My butterflies use to want to know what to do. Now they no longer need to.
It's not just me, right?
I’m guessing most humans get side tracked by trying to decipher older notes + scribbles meant to be meaningful additions to their personal repertoire.
Random thoughts are very clear.
Extrapolating knowledge from a cereal box - every morning it’s the next biggest thing.
A lampshade has been put on the dancer this time + the marley floor has been washed w/ soda as to warn the audience with tac-tacking steps. Keeping the butts awake in case they do not see the long shadows cast from their own seats.
Itchy trigger fingers not waiting for a queue — aiming only to be noticed. Not a very good reason to fire.

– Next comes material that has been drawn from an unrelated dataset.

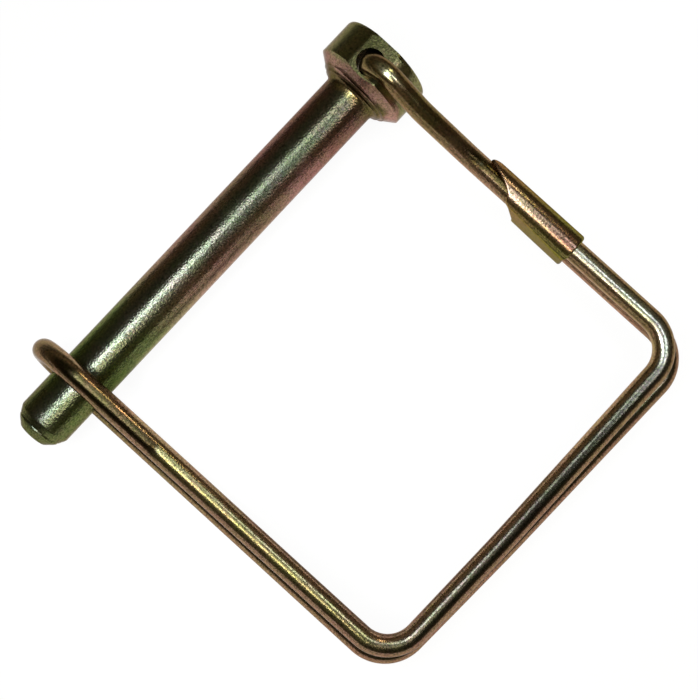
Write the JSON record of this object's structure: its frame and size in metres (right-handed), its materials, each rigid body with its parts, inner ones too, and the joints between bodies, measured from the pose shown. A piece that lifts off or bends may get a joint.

The evolution of the calendar. What type of personality wakes up in the morning w/ the thought of changing the yearly calendar? What some people do in the name of science others do just for kicks.
Daylight dispels the phantoms of the night. In these dark hours are we a generation of dreamers? Or, were we born to a generation of dreamers.
Walking on a dune, i look down onto a desolate shore. Presently kiosks magically appear scattered about near the water — creating ritual opportunities. i can see far off folks taking bleached paper from bamboo cages + folding it into large monarchs.
Others heading toward the shore catch up to me. i become a group, then, the converging crowd overtakes me, walking faster toward the origami monarchs as the delicate wings come to life down near the shore. The butterfly ceremony at the waters edge has been supplanted w/ the masses that presently have woven deep w/in the sandy mob.
I can almost keep up, but am relishing the view from afar.